PAGE ÉCRITE A BRUXELLES.

Eh bien, oui ! Je donnerai un coup de pied dans la porte de ce palais et j’y entrerai avec toi , histoire ! Je saisirai au collet tous ces coupables en flagrant délit perpétuel de tous ces attentats ! J’éclairerai brusquement du plein midi de la vérité cet antre de nuit !

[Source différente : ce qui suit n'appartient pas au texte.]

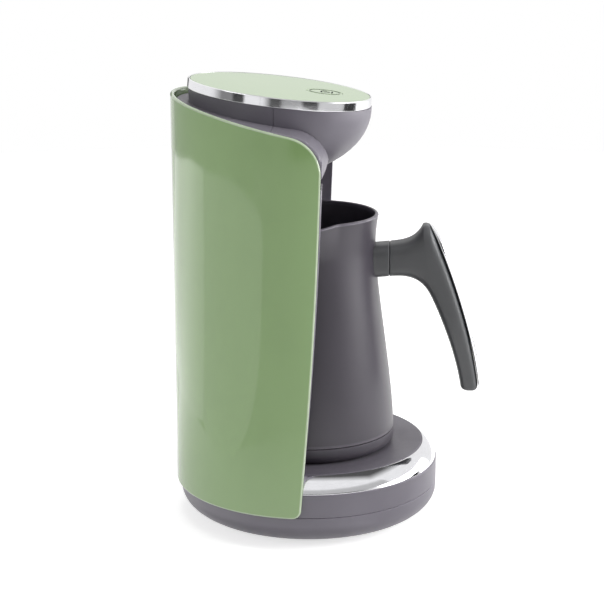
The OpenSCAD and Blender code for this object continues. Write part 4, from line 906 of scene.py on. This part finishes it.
def control_plate():
    """Top plate with its skirt, the hole of the start key and the posts for the board."""
    n, edge_r, lip_r, rim_r = 192, 0.4, 0.3, 48.95
    hole = KEY_R + KEY_GAP

    def eccentric(r, z, share):
        """Circle moved from the plate's middle toward the key's by a share."""
        return circle(r, z, n, -KEY_Y * share)
    edge = [math.pi / 2 * i / 6 for i in range(7)]
    lip = [math.pi / 2 * i / 4 for i in range(5)]
    rings = [eccentric(SKIRT_IN_R, SKIRT_END, 0), eccentric(rim_r + edge_r, SKIRT_END, 0)]
    rings += [eccentric(rim_r + edge_r * math.sin(a), PLATE_TOP - edge_r * (1 - math.cos(a)), 0)
              for a in edge[::-1]]
    rings += [eccentric(rim_r + (hole + lip_r - rim_r) * k / 12, PLATE_TOP, k / 12) for k in range(1, 12)]
    rings += [eccentric(hole + lip_r * (1 - math.sin(a)), PLATE_TOP - lip_r * (1 - math.cos(a)), 1)
              for a in lip]
    rings += [eccentric(hole + (SKIRT_IN_R - hole) * k / 8, PLATE_UNDER, 1 - k / 8) for k in range(9)]
    mesh = closed_mesh("control_plate", *skin_over(rings, loop=True), HEAD_PLACE)
    bm = bmesh.new()
    bm.from_mesh(mesh)
    post = [(0, -2.0), (3, -2.0), (3, -8.7), (2.7, -9.0), (1.1, -9.0), (1.1, -4.0), (0, -4.0)]
    points, faces = skin_over(turned(post, 32))
    for (x, y, _), _ in spaced(3, BOARD_SCREW_R, 0.0, None, 90):
        verts = [bm.verts.new(HEAD_PLACE @ ((Vector(p) + Vector((x, y, 0))) * MM)) for p in points]
        made = [bm.faces.new([verts[i] for i in f]) for f in faces]
        bmesh.ops.remove_doubles(bm, verts=verts, dist=SAME_PLACE)
        bmesh.ops.recalc_face_normals(bm, faces=[f for f in made if f.is_valid])
    bm.to_mesh(mesh)
    bm.free()
    stand_in("control_plate", "moulded", mesh, 35)


def start_key():
    """Round key with its flange under the plate and the boss that meets the plunger."""
    flange_r, flange_top, flange_under, boss_r, boss_end = 11.0, -2.35, -3.15, 3.0, -4.5
    profile = rounded([(0, PLATE_TOP, 0), (KEY_R, PLATE_TOP, 0.4), (KEY_R, flange_top, 0.1),
                       (flange_r, flange_top, 0.2), (flange_r, flange_under, 0.2),
                       (boss_r, flange_under, 0.3), (boss_r, boss_end, 0.3), (0, boss_end, 0)])
    ringed("start_key", "moulded", turned(profile, 128), 35, at=KEY_PLACE)


def base_trim_ring():
    """The bevelled ring round the tray, from one side of the column to the other."""
    def bow(p, q, s=1.1, n=16):
        p, q = Vector(p), Vector(q)
        d = q - p
        r = (d.length ** 2 / 4 + s * s) / (2 * s)
        side = Vector((d[1], -d[0])).normalized()
        c = (p + q) / 2 - side * (r - s)
        a, h = math.atan2(side[1], side[0]), math.asin(d.length / 2 / r)
        turns = [a - h + 2 * h * i / n for i in range(n + 1)]
        return [(c[0] + r * math.cos(turn), c[1] + r * math.sin(turn), 0) for turn in turns]
    outer = bow((TRIM_R, TRIM_FOOT_Z), (TRAY_R, TRAY_Z))
    inner = bow((TRIM_R - 1.2, TRIM_FOOT_Z), (TRAY_R, TRAY_Z - 1.6))
    outer[0], outer[-1] = (*outer[0][:2], 0.3), (*outer[-1][:2], 0.4)
    profile = rounded(outer + inner[::-1], 4)
    n, rings = 200, []
    for i in range(n + 1):
        ring = []
        for r, z in profile:
            end = math.asin((-0.95 - 0.05 * (z - TRIM_FOOT_Z)) / r)
            a = -math.pi - end + (2 * end + math.pi) * i / n
            ring.append((r * math.cos(a), r * math.sin(a), z))
        rings.append(ring)
    ringed("base_trim_ring", "plated", rings, 50)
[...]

Oui, je ferai le jour ! j’arracherai le rideau, j’ouvrirai la fenêtre, je montrerai à tous les yeux, tel qu’il est, infâme, horrible, opulent, triomphant, joyeux, doré, souillé, cet Elysée, cette cour, ce groupe, ce tas, appelez cela comme vous voudrez, cette chiourme oii rampent et grouillent et s’accouplent et se fécondent toutes les turpitudes, toutes les indignités, toutes les abominations, flibustiers, boucaniers, jureurs de serments, faiseurs de signes de croix, espions, escrocs, bouchers, bourreaux, depuis le condottiere qui vend son épée jusqu’au jésuite qui brocante son bon Dieu ! cette sentine où Baroche coudoie Teste, où chacun apporte ses malpropretés, Magnan ses épaulettes, Montalembert sa religion, Dupin sa personne ! et surtout le cercle familier, le saint des saints, le conseil privé, la caverne intime où l’on boit, où l’on mange, où l’on rit, où l’on dort, où l’on joue, où l’on est grec, où l’on tutoie l’altesse, où l’on se vautre ! Oh ! quelles ignominies !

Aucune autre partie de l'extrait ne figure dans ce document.